I’m a firm believer that the whole world would be much better if we weren’t so quick to judge people and made more of an effort to understand them when we get a negative impression.
A good place to start is to ask them - and yourself: What do they really need from you? What are their priorities? What are they concerned with?
Not every CEO will be able to answer these questions for you. You might have to do your own discovery and find out for yourself.
You can’t always expect your CEO to know what your needs are for your partnership right away.
Sometimes it helps to focus on some of the quick wins at first.
For example, Sundar (Sundar Pichai, CEO @ Google) hadn’t worked with a people leader like me in the past. He was exceptionally grounded, but he had never really used HR to its full potential in the past.

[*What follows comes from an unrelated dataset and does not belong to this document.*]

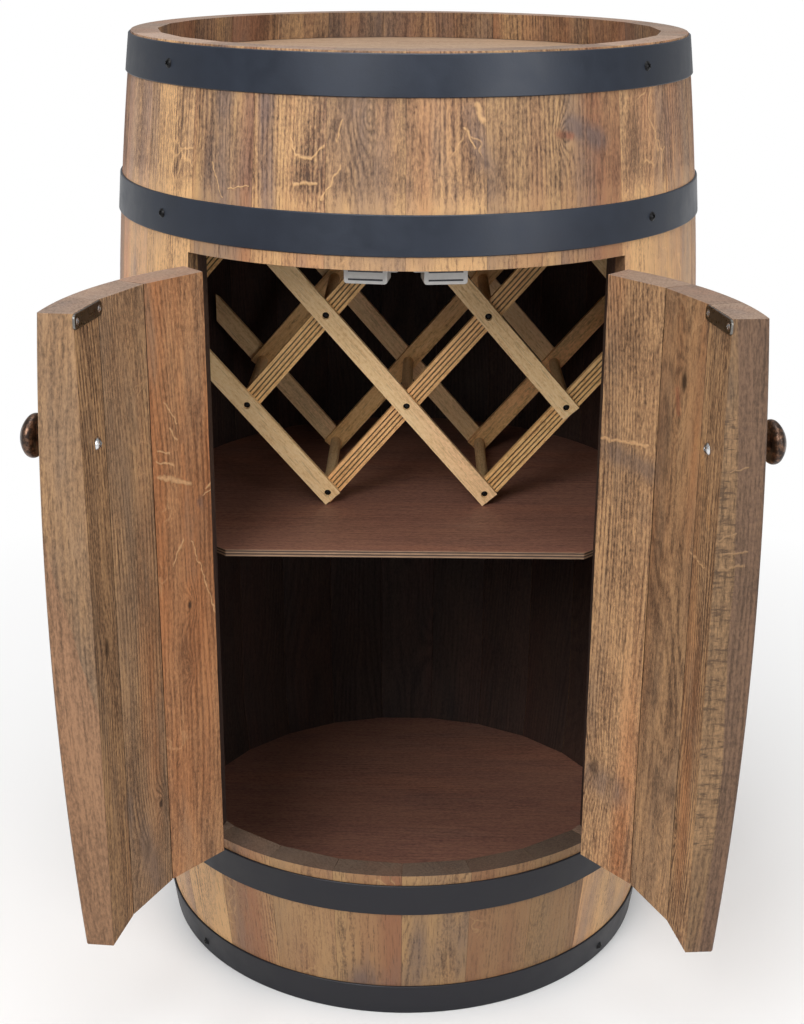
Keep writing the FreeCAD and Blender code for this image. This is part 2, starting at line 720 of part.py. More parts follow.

I talked to him about what was working and what wasn’t working inside his organization. His needs were relatively tactical : (1) job offers took too long and (2) retention packages for key folks still needed to be developed.
So I focused on those first, then sprinkle in some of my own expertise in other areas, and then I earned more and more strategic work.
On the other hand, working for Ben (Ben Silbermann, CEO @ Pinterest), his key thing was always understanding the why.
That meant going beyond a conceptual explanation, but really understanding the goal of everything we do. We built a People strategy co-developed with Ben and his leadership team that identified the end state we wanted in areas like DEI, people management, and career development. For example, when we made our new DEI approach, it was important that we could clearly articulate that we could tie a clear purpose to every outcome and initiative. It’s being intentional with not only the content, but the purpose.
I mentioned this earlier, but understanding business on a deeper level is so vital to success.
I’m still trying to do that everyday - become a better business person, a better operator.